### SET PROBLEM
Tally the lines of the listing that contain the string "materials". Give the number and nothing else.

### DATA EXCERPT
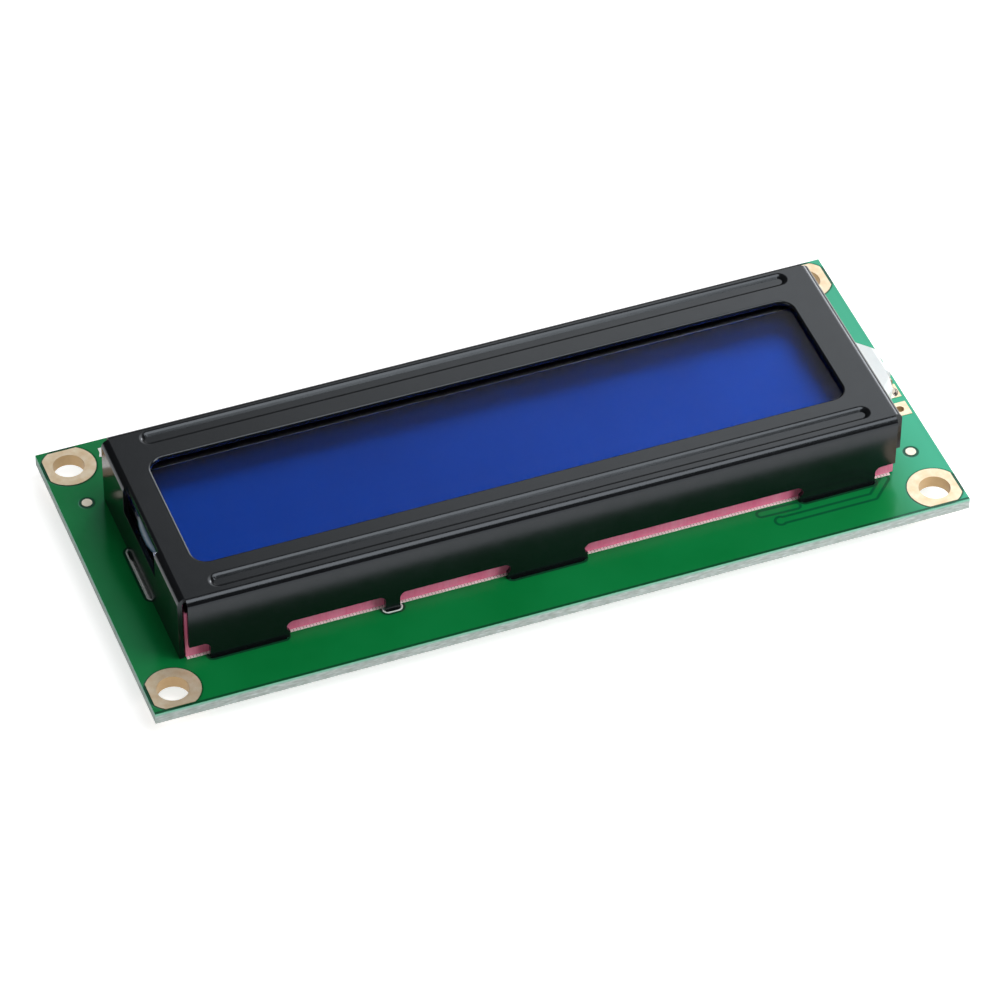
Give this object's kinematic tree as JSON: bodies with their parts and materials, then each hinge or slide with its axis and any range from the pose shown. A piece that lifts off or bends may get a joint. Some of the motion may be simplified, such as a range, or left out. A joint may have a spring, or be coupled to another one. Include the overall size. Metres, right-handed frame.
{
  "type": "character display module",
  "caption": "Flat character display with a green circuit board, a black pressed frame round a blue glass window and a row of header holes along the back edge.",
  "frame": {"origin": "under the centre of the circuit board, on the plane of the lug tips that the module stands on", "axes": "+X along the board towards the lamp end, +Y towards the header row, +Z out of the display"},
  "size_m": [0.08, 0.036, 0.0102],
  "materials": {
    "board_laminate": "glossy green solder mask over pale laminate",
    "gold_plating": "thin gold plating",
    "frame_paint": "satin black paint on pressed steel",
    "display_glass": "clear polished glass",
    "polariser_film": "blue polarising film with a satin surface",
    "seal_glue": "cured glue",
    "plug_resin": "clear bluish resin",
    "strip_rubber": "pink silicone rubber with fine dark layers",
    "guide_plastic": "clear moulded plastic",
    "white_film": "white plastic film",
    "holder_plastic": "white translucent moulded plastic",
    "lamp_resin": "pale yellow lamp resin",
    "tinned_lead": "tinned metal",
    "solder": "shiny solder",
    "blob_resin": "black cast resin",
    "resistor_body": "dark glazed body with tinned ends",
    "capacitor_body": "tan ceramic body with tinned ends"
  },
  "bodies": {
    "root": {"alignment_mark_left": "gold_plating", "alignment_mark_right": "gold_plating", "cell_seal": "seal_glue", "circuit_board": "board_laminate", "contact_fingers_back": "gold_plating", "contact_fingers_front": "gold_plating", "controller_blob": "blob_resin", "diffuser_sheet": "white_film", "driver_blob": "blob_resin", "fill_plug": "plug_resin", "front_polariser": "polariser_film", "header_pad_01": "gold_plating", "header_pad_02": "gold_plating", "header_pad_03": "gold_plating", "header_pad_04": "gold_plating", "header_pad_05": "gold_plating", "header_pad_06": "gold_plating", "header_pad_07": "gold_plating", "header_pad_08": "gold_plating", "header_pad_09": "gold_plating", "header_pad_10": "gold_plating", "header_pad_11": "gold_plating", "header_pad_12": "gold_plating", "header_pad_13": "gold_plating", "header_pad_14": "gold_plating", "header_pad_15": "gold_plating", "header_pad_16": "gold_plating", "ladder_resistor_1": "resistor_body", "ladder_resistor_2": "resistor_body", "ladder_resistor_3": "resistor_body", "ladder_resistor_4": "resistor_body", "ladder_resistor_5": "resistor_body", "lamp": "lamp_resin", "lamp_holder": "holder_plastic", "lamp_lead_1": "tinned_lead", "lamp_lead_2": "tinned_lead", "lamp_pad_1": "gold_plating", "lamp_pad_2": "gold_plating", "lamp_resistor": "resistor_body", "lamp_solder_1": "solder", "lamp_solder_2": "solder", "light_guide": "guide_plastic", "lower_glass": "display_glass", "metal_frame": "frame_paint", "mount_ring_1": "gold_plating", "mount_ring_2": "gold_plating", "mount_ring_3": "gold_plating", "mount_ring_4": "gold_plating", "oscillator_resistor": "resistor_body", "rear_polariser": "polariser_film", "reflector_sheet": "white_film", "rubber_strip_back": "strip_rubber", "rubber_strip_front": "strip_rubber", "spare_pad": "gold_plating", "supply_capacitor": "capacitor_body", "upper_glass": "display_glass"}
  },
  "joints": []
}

### FULL SOLUTION
2